Aha, czasami zdarza się, że adresy już nadane przez UG przy ulicach, które jeszcze fizycznie nie istnieją. Najlepiej w takiej sytuacji narysować orientacyjną kreskę wzdłuż adresów i otagować ją jako highway=proposed + odpowiedni name=

Można też poszukać uchwały rady miasta/gminy, gdzie często jest dołączony rysunek z umiejscowieniem nowej drogi.

Jakby co, gmina Zielonki (koło Krakowa) zyskała numerację. Jest trochę “mrówek”: http://v3.mrowka.org/adresy/#13/50.1354/19.9611

Ooo, Zielonki to u mnie, zaraz się tym mrowiskiem zaopiekuję. I dzięki za import, to smutne jak wokół Krakowa adresów brakuje.

Czy dobrym pomysłem jest zgadywanie na podstawie umiejcowienia adresów z importu i danych emuia - czyli zakładać że błędów będzie mało a przypadki dziwne poprawi się później?

A może bez weryfikacji w terenie edycja nie ma sensu?

Zgadywanie, ale czego?

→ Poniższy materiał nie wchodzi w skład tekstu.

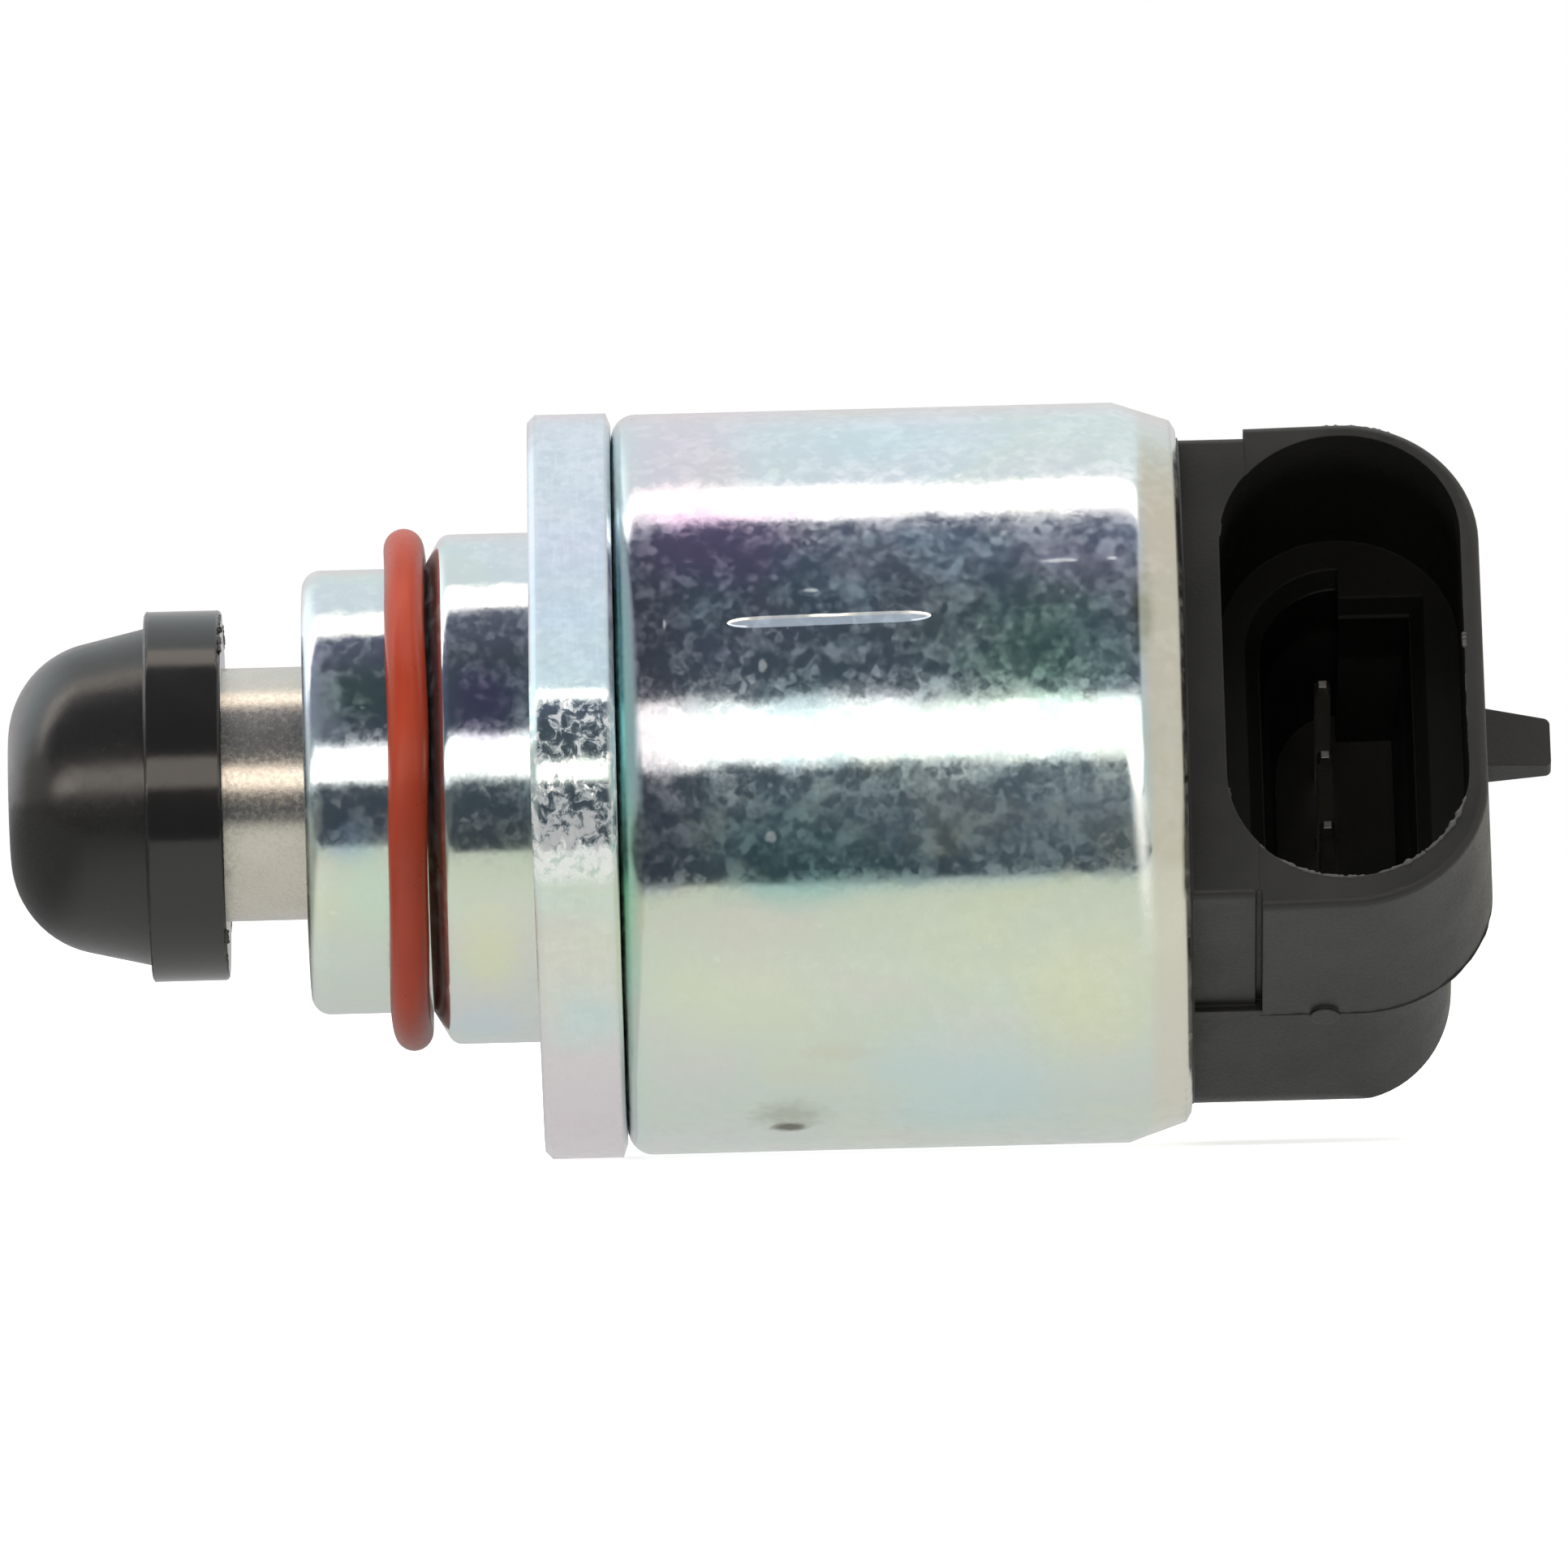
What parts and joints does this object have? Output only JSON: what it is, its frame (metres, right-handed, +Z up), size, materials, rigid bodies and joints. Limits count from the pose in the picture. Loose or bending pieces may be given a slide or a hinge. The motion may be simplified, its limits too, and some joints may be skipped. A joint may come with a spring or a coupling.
{
  "type": "idle air control valve",
  "caption": "Stepper-motor idle air valve: plated can and eared flange, round-nosed black pintle on a steel sleeve, red sealing ring, black plug socket.",
  "frame": {"origin": "on the valve's axis, in the flange's front mounting face, midway between the two screw holes", "axes": "-X along the axis towards the pintle, +X towards the plug socket, Y through the flange's two ears, +Z up; the socket opens towards -Y and 30 degrees up"},
  "size_m": [0.0625, 0.0508, 0.0302],
  "materials": {
    "black_plastic_gloss": "black moulded plastic, polished by the mould",
    "black_plastic": "black glass-filled plastic, satin",
    "sleeve_steel": "warm grey nickel, finely speckled",
    "zinc_plating": "bright zinc plating with a faint rainbow tint",
    "zinc_flange": "bright zinc plating, sheared edges",
    "silicone": "red-orange silicone rubber",
    "screw_steel": "turned steel",
    "natural_plastic": "natural plastic",
    "bearing_steel": "ground steel",
    "cage_plastic": "brown plastic",
    "stator_sheet": "pressed soft-iron sheet",
    "copper": "enamelled copper wire",
    "magnet": "moulded ferrite",
    "hub_plastic": "dark grey plastic",
    "brass": "turned brass",
    "bronze": "sintered bronze",
    "spring_steel": "spring steel",
    "black_rubber": "black rubber",
    "terminal": "tinned brass"
  },
  "bodies": {
    "body": {"nose_housing": "zinc_plating", "sealing_ring": "silicone", "flange_plate": "zinc_flange", "motor_can": "zinc_plating", "guide_bush": "natural_plastic", "bearing_outer_race": "bearing_steel", "stator_cup_front": "stator_sheet", "stator_plate_front": "stator_sheet", "stator_plate_rear": "stator_sheet", "stator_cup_rear": "stator_sheet", "former_front": "natural_plastic", "former_rear": "natural_plastic", "coil_front": "copper", "coil_rear": "copper", "rear_bush": "bronze", "preload_washer": "spring_steel", "cap_seal_ring": "black_rubber", "end_cap": "black_plastic", "terminal_1": "terminal", "terminal_2": "terminal", "terminal_3": "terminal", "terminal_4": "terminal"},
    "rotor": {"rotor_magnet": "magnet", "rotor_hub": "hub_plastic", "nut_insert": "brass", "bearing_inner_race": "bearing_steel"},
    "bearing_cage": {"bearing_balls": "bearing_steel", "bearing_cage": "cage_plastic"},
    "pintle": {"pintle_cap": "black_plastic_gloss", "pintle_sleeve": "sleeve_steel", "lead_screw": "screw_steel"}
  },
  "joints": [
    {"name": "pintle_slide", "type": "slide", "parent": "body", "child": "pintle", "axis": [-1, 0, 0], "range_m": [-0.003, 0.0055]},
    {"name": "rotor_spin", "type": "hinge", "parent": "body", "child": "rotor", "pos_m": [0, 0, 0], "axis": [1, 0, 0], "range_deg": [-1081, 1981]},
    {"name": "cage_spin", "type": "hinge", "parent": "body", "child": "bearing_cage", "pos_m": [0, 0, 0], "axis": [1, 0, 0], "range_deg": [-427, 782.5]}
  ],
  "couplings": [
    {"joint": "rotor_spin", "follows": "pintle_slide", "rad_per_m": 6283.2},
    {"joint": "cage_spin", "follows": "pintle_slide", "rad_per_m": 2481.9}
  ]
}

Nazw/zasięgu ulic?

Będzie lepiej. Niektóre gminy stamtąd prowadzą ewidencję w EMUiA@GUGiK, więc jeszcze trochę przybędzie. Do pozostałych będzie trzeba pisać wnioski.

Ciekawostka z okolic Krakowa - miejscowość Liszki posiada nazwane ulice, ale numeracja jest jedna dla całej miejscowości.

Tak - na przykład na http://v3.mrowka.org/adresy/#18/50.11767/19.91789 przebiegi wydają się oczywiste, a emuia potwierdza. Dodawać czy sprawdzać w terenie (to drugie będzie kilkaset, kilka tysięcy razy wolniejsze).

Na przykład obiekty typu drogi, pola, budynki dodaję jeśli Geoportal jest oczywisty bądź znam miejsce - w końcu mało kto zrobi atrapę budynku.

Z nazwami boję się iż są dużo większe szanse na dziwne, nieoczywiste i zaskakujące sytuacje.

Ja robię przebieg z geoportalu, a zasięg nazw z emuia.